Original Pdf: pdf
Keywords: quantization, integer-arithmetic-only DNN accelerator, acceleration
TL;DR: We introduce an efficient quantization process that allows for performance acceleration on specialized integer-only neural network accelerator.
Abstract: With the proliferation of specialized neural network processors that operate on low-precision integers, the performance of Deep Neural Network inference becomes increasingly dependent on the result of quantization. Despite plenty of prior work on the quantization of weights or activations for neural networks, there is still a wide gap between the software quantizers and the low-precision accelerator implementation, which degrades either the efficiency of networks or that of the hardware for the lack of software and hardware coordination at design-phase.

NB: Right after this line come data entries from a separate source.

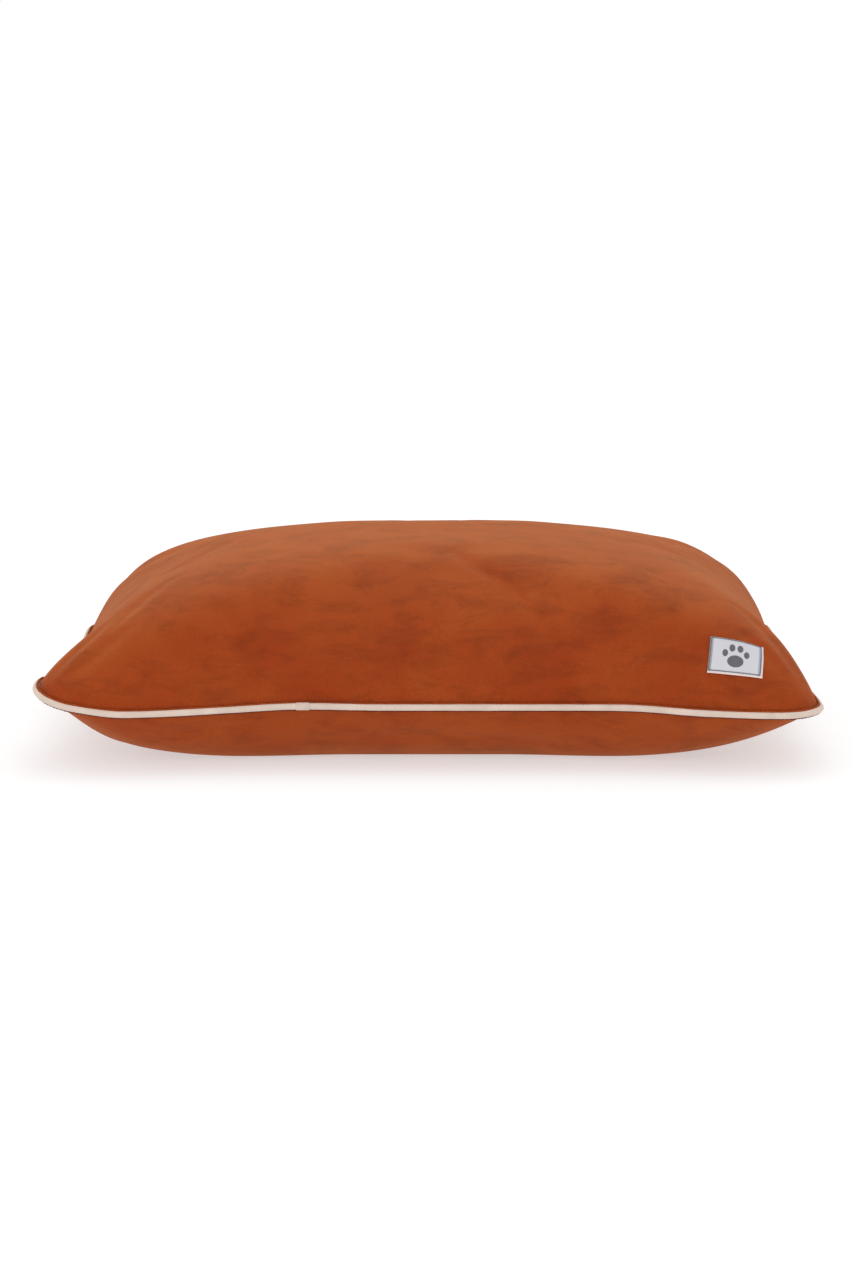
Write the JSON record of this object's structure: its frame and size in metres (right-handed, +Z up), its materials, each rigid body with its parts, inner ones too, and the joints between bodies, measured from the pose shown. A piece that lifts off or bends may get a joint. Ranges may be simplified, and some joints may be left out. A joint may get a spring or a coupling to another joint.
{
  "type": "pet cushion bed",
  "caption": "Rectangular pillow-style pet bed with a domed velvet cover, contrasting corded piping, sewn corner patch and a zip along the back.",
  "frame": {"origin": "on the floor, under the middle of the cushion's outline", "axes": "+X along the length towards the end with the sewn patch, +Y to the back edge with the zip, +Z up"},
  "size_m": [0.8992, 0.6487, 0.232],
  "materials": {
    "velvet": "short crushed pile, soft sheen",
    "piping_cloth": "plain weave, matt",
    "cord": "twisted cotton, matt",
    "thread": "spun polyester",
    "liner_cloth": "plain woven polyester, matt",
    "fibre_fill": "loose hollow fibre",
    "zip_tape": "dense woven tape",
    "zip_coil": "satin nylon",
    "zip_metal": "satin antique brown",
    "patch_satin": "woven satin",
    "patch_frame": "raised satin stitch",
    "patch_print": "raised satin stitch",
    "patch_thread": "spun polyester",
    "care_satin": "printed satin, left blank"
  },
  "bodies": {
    "cushion": {"cover_top": "velvet", "cover_base": "velvet", "cover_seam_overlock": "thread", "piping_casing": "piping_cloth", "piping_cord": "cord", "liner_top": "liner_cloth", "liner_base": "liner_cloth", "liner_seam_overlock": "liner_cloth", "filling": "fibre_fill", "zip_tape_upper": "zip_tape", "zip_tape_lower": "zip_tape", "zip_teeth_upper": "zip_coil", "zip_teeth_lower": "zip_coil", "zip_top_stops": "zip_metal", "zip_bottom_stop": "zip_metal", "zip_end_tab_left": "velvet", "zip_end_tab_right": "velvet", "label_patch": "patch_satin", "label_border": "patch_frame", "label_stitches": "patch_thread", "label_emblem": "patch_print", "care_label": "care_satin"},
    "slider": {"zip_slider": "zip_metal"},
    "pull": {"zip_pull": "zip_metal"}
  },
  "joints": [
    {"name": "zip_slide", "type": "slide", "parent": "cushion", "child": "slider", "axis": [-1, 0, 0], "range_m": [0, 0.5271]},
    {"name": "pull_hinge", "type": "hinge", "parent": "slider", "child": "pull", "pos_m": [0.26355, 0.29818, 0.0646], "axis": [0, -0.6157, -0.788], "range_deg": [0, 175]}
  ]
}
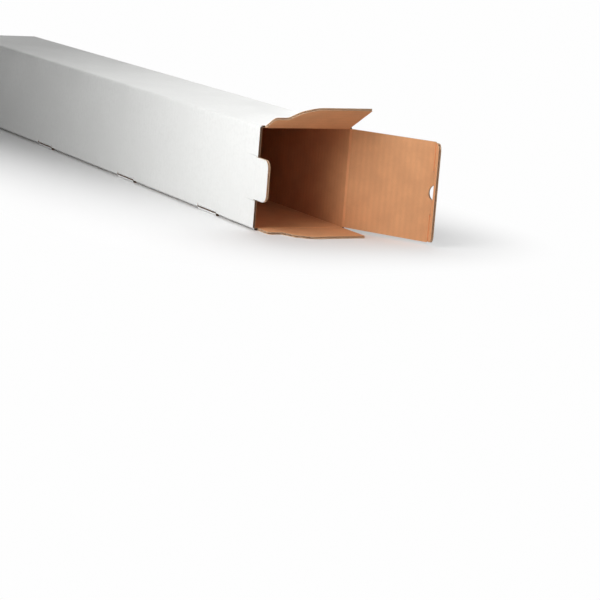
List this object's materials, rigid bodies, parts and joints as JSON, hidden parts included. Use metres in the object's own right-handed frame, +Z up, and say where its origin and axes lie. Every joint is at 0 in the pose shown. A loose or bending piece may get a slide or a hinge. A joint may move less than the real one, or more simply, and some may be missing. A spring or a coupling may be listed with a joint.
{
  "type": "cardboard mailing tube",
  "caption": "Long square mailing tube folded from white-lined corrugated board with a kraft inside; one end closed and locked, the other open with its lid, dust flaps and tongue spread",
  "frame": {"origin": "on the underside, at the middle of the tube's length and width", "axes": "+X along the tube to its open end, +Y to the wall that the end lids hang on, +Z up"},
  "size_m": [0.9564, 0.1537, 0.1287],
  "materials": {
    "board": "matt white liner outside, brown kraft liner inside"
  },
  "bodies": {
    "tube": {"tube_body": "board"},
    "top_flap": {"top_dust_flap": "board"},
    "bottom_flap": {"bottom_dust_flap": "board"},
    "lid": {"end_lid": "board"},
    "tuck": {"tuck_flap": "board"},
    "tongue": {"locking_tongue": "board"}
  },
  "joints": [
    {"name": "top_flap_fold", "type": "hinge", "parent": "tube", "child": "top_flap", "pos_m": [0.42575, 0, 0.10375], "axis": [0, -1, 0], "range_deg": [-119.5, 60.5]},
    {"name": "bottom_flap_fold", "type": "hinge", "parent": "tube", "child": "bottom_flap", "pos_m": [0.42575, 0, 0.00125], "axis": [0, 1, 0], "range_deg": [-90, 0]},
    {"name": "lid_fold", "type": "hinge", "parent": "tube", "child": "lid", "pos_m": [0.42875, 0.05125, 0.05295], "axis": [0, 0, 1], "range_deg": [-119, 61]},
    {"name": "tuck_fold", "type": "hinge", "parent": "lid", "child": "tuck", "pos_m": [0.51464, 0.09886, 0.05295], "axis": [0, 0, 1], "range_deg": [-43, 22.1]},
    {"name": "tongue_fold", "type": "hinge", "parent": "tube", "child": "tongue", "pos_m": [0.42575, -0.05125, 0.0525], "axis": [0, 0, -1], "range_deg": [-90, 0]}
  ],
  "couplings": [
    {"joint": "tuck_fold", "follows": "lid_fold", "ratio": 0.36134}
  ]
}
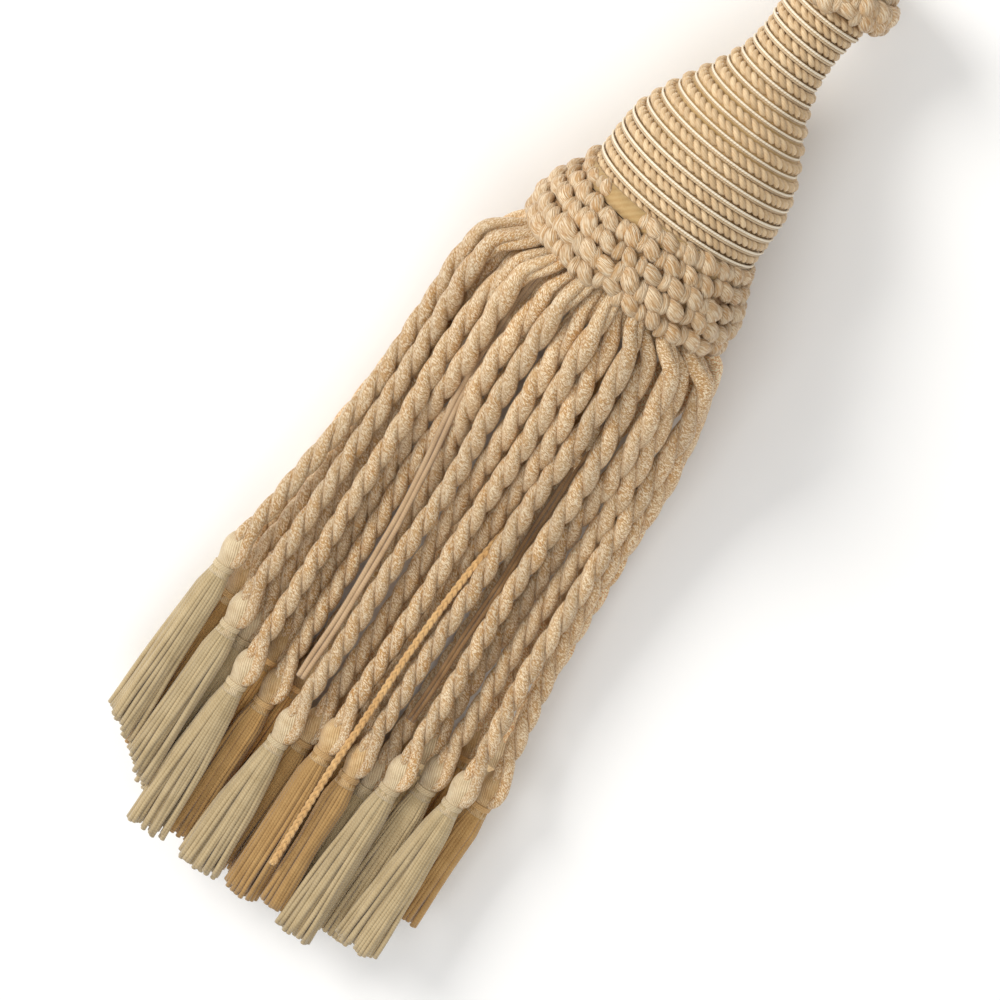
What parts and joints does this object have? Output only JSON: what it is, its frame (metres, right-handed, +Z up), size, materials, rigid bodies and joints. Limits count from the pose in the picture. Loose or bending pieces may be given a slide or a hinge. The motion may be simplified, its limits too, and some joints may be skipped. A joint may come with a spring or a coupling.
{
  "type": "curtain tieback tassel",
  "caption": "Large curtain tieback tassel lying flat: cord-wound bell mould, knotted ruff, skirt of twisted ropes ending in small cream and gold tassels.",
  "frame": {"origin": "on the resting surface, under the middle of the tassel's footprint", "axes": "+Y along the tassel towards its head, +X across it, +Z up from the surface it lies on"},
  "size_m": [0.0964, 0.2915, 0.059],
  "materials": {
    "head_cord": "tan twisted cord with a white thread between turns",
    "knotted_cord": "shiny cream and gold braided cord, knotted",
    "skirt_rope": "shiny cream and gold two-ply rope",
    "cream_yarn": "matte cream yarn",
    "gold_yarn": "matte gold yarn"
  },
  "bodies": {
    "root": {"head": "head_cord", "ruff": "knotted_cord", "top_knot": "knotted_cord", "skirt": "skirt_rope", "tassel_01": "cream_yarn", "tassel_02": "gold_yarn", "tassel_03": "cream_yarn", "tassel_04": "cream_yarn", "tassel_05": "cream_yarn", "tassel_06": "gold_yarn", "tassel_07": "gold_yarn", "tassel_08": "gold_yarn", "tassel_09": "cream_yarn", "tassel_10": "gold_yarn", "tassel_11": "gold_yarn", "tassel_12": "gold_yarn", "tassel_13": "gold_yarn", "tassel_14": "cream_yarn", "tassel_15": "cream_yarn", "tassel_16": "cream_yarn", "tassel_17": "cream_yarn", "tassel_18": "cream_yarn", "tassel_19": "gold_yarn", "tassel_20": "cream_yarn", "tassel_21": "gold_yarn", "tassel_22": "gold_yarn", "tassel_23": "cream_yarn", "tassel_24": "gold_yarn", "tassel_25": "gold_yarn", "tassel_26": "cream_yarn", "tassel_27": "gold_yarn", "tassel_28": "gold_yarn", "tassel_29": "cream_yarn"}
  },
  "joints": []
}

In this paper, we propose a learned linear symmetric quantizer for integer neural network processors, which not only quantizes neural parameters and activations to low-bit integer but also accelerates hardware inference by using batch normalization fusion and low-precision accumulators (e.g., 16-bit) and multipliers (e.g., 4-bit). We use a unified way to quantize weights and activations, and the results outperform many previous approaches for various networks such as AlexNet, ResNet, and lightweight models like MobileNet while keeping friendly to the accelerator architecture. Additional, we also apply the method to object detection models and witness high performance and accuracy in YOLO-v2. Finally, we deploy the quantized models on our specialized integer-arithmetic-only DNN accelerator to show the effectiveness of the proposed quantizer. We show that even with linear symmetric quantization, the results can be better than asymmetric or non-linear methods in 4-bit networks. In evaluation, the proposed quantizer induces less than 0.4\% accuracy drop in ResNet18, ResNet34, and AlexNet when quantizing the whole network as required by the integer processors.